For building PLS models, spectral regions between 4000-3600 cm-1 and 2820-1765 cm-1 were deleted, because they did not present significant absorptions, contributing only to noise. In general, variable selection improved the models. While iPLS and iSPA-PLS did not significantly improve the results, OPS and GA provided a great increase in the predictive ability of the multivariate calibration models. All models, after the application of GA and OPS, provided satisfactory statistical parameters, indicating that they can be applied in routine analyses.

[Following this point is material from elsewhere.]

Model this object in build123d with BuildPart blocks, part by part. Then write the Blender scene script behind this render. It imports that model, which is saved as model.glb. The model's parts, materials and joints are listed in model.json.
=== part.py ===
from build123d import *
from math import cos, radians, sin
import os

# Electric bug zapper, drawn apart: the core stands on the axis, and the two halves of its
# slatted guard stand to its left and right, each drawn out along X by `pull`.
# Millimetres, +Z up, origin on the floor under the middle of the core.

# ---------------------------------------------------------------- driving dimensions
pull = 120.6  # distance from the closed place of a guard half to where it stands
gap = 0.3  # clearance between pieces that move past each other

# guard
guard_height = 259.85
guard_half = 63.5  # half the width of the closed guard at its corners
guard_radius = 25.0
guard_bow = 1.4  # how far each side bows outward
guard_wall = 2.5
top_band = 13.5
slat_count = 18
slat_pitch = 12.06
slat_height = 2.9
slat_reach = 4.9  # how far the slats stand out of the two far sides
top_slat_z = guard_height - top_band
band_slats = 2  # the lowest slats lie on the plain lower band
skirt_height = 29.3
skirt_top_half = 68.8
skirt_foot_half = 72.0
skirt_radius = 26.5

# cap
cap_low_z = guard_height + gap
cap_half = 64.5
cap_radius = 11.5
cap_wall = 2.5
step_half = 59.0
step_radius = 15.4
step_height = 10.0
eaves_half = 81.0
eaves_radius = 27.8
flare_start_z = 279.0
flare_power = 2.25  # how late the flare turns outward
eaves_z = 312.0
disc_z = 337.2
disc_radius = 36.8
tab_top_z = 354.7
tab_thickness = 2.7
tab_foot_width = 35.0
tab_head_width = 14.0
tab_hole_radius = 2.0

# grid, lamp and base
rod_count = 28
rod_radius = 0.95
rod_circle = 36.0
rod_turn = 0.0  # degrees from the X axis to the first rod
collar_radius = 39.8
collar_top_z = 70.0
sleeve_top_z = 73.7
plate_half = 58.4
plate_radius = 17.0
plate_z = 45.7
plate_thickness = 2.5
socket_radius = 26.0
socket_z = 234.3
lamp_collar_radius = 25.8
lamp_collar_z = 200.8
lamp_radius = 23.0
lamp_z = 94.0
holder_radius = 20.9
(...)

In addition to specific models built exclusively for coffee blends obtained at specific degrees of roasting, a robust model incorporating all the samples was also built. This is the most important model of this work because it can be applied to any sample, independent on its roasting level. This robust model, after variable selection by OPS, also provided satisfactory errors, indicating that only one model can be applied, contemplating all the degrees of roasting.

The results of the multivariate analytical validation showed that, overall, the robust model provided parameters somewhat worse than specific models built at each roasting level. This was expected, considering the higher variability of the samples included in this model. For the robust model, root mean square errors of calibration and prediction were equal to 1.1 % and 1.8 %, respectively.

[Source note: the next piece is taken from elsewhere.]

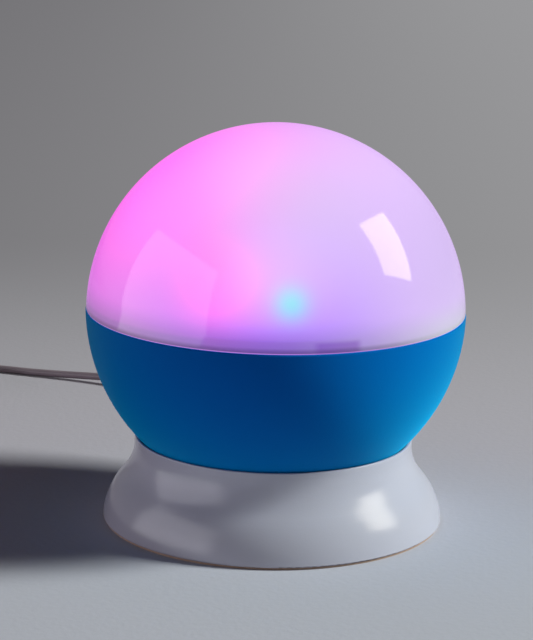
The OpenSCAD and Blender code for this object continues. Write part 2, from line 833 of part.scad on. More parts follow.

Also, the linearity of the models was evaluated by analyzing the fit of the reference versus predicted values. These plots for all the four models are shown in Fig. 4, in which no systematic trend is observed for the residual distributions. For all models, the correlation coefficients were above 0.94.

Fig. 4. Reference versus predicted values for a) robust, b) light roast, c) medium roast and d) dark roast models. Credit: Marcelo M. Sena

In short, mid-infrared spectroscopy (ATR-FTIR), multivariate calibration (PLS) and variable selection were combined for developing a simple, rapid and non-destructive method for determining Robusta content in coffee blends. Specific models were developed for ground coffee samples obtained at three different roasting levels. Nevertheless, the most useful and robust model was obtained with samples including a lot of variability, such as different origins and roasting levels.

It is important to emphasize the importance of chemometrics in this kind of situations, which allows quantification even in the presence of interferences. This methodology does not require laborious sample preparation steps, does not consume reagents or solvents, nor generates chemical waste, according to the principles of green chemistry. All the models were validated and considered accurate, linear, sensitive and unbiased.

These findings are described in the article entitled Variable Selection Applied to the Development of a Robust Method for the Quantification of Coffee Blends Using Mid Infrared Spectroscopy, published in the journal Food Analytical Methods. This work was led by Marcelo M. Sena from the Universidade Federal de Minas Gerais.